Attempts have been made to address some of these gaps and spaces. One of such attempts was at a Conference on Arab-led Slavery of Africans in February 2003 co-organised by Centre for the Advanced Studies of African Society (CASAS) of Cape Town and the Imam Drammen Institute of New York in Johannesburg, South Africa. This was a follow-up in the context of the NGO Forum at the 2001 Durban Conference on Anti-Racism, Racial Discrimination, Xenophobia and Related Intolerance (WCAR), both of which were intensely concerned with the silence surrounding the Afro-Arab Slave Trade, and of the need to more seriously and systematically begin to study it. More specifically, the Conference organizers were influenced by “the well-known fact that whereas, relatively, much more is known about the European led Trans-Atlantic Slave Trade, the history and reality of Arab-led Slavery of Africans continue to be an area of silence and darkness in African and non African perceptions of African Society and History.” Continuing, the conference declared that this activity did “provide for wider consumption studies by scholars on this subject,’ and declared that “Africa served as the millennia-long reservoir for uncompensated labour obtained through brutal and dehumanizing processes for the Atlantic, Mediterranean and Indian Ocean areas and trade routes.” This was one of the major reasons that the Conference called for a “Civilisation dialogue between the Arab and the African peoples” as a first measure in not only addressing this ‘silence,’ but also in investigation some of the most profound but neglected area in Afro-Arab relations.

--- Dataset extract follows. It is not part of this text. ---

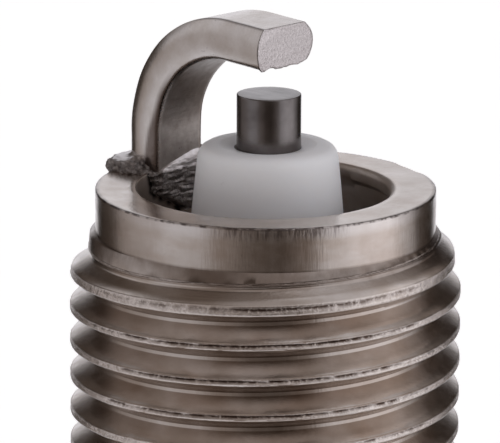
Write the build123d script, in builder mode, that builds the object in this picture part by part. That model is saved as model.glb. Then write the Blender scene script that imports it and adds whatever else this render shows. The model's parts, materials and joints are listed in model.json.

Nearly 4 years later, UNESCO, in close collaboration with the UNESCO Office in Rabat and the Moroccan National Commission for UNESCO heeded and actualized the call for such kind of dialogue by organizing an International Symposium with the theme “The Cultural Interactions Resulting from the Slave Trade and Slavery in the Arab-Islamic World” which held in Rabat and Marrakech in May 2007. The well attended symposium in its declaration confirmed that research on the Trans-Saharan Slave Trade, and especially on its patterns, dimensions and impact, is not comparable to that on the Trans-Atlantic Slave Trade. Participants at the Conference therefore recommended a network of researchers and research institutions working on this and other thematic areas to deepen our understanding of the Trans Saharan Slave Trade. To underline the importance of this endeavour, a 5-member working group was formed.

The Usmanu Danfodiyo University, Sokoto (UDUS), the Pan-African Strategic and Policy Research Group (Panafstrag), the Centre for Trans-Saharan Studies, University of Maiduguri, the Centre for Research and Documentation, Bayero University, Kano, the Centre for Black African Arts and Civilization (CBAAC), Lagos, as well as the Centre for Black Culture and International Understanding, Oshogbo, came together, bound by the objectives, interests, declarations and recommendations of the Cape Town Conference and Rabat and Marrakech symposia, to begin an in-depth and interdisciplinary study of the Trans Saharan Slave Trade in all its forms, dimensions and ramifications. The Project is important not just because of its implications for the cultural heritage of Nigeria and black Africa; it is also important against the background of two well known positions:

That most studies undertaken to date on the slave trade and slavery in the Arab-Islamic world have been conducted by researchers from outside the region. Even so, research on these issues are still isolated and far between with few resources, and constrained by cultural, religious, and linguistic challenges, in addition to a lack of international attention on the issue.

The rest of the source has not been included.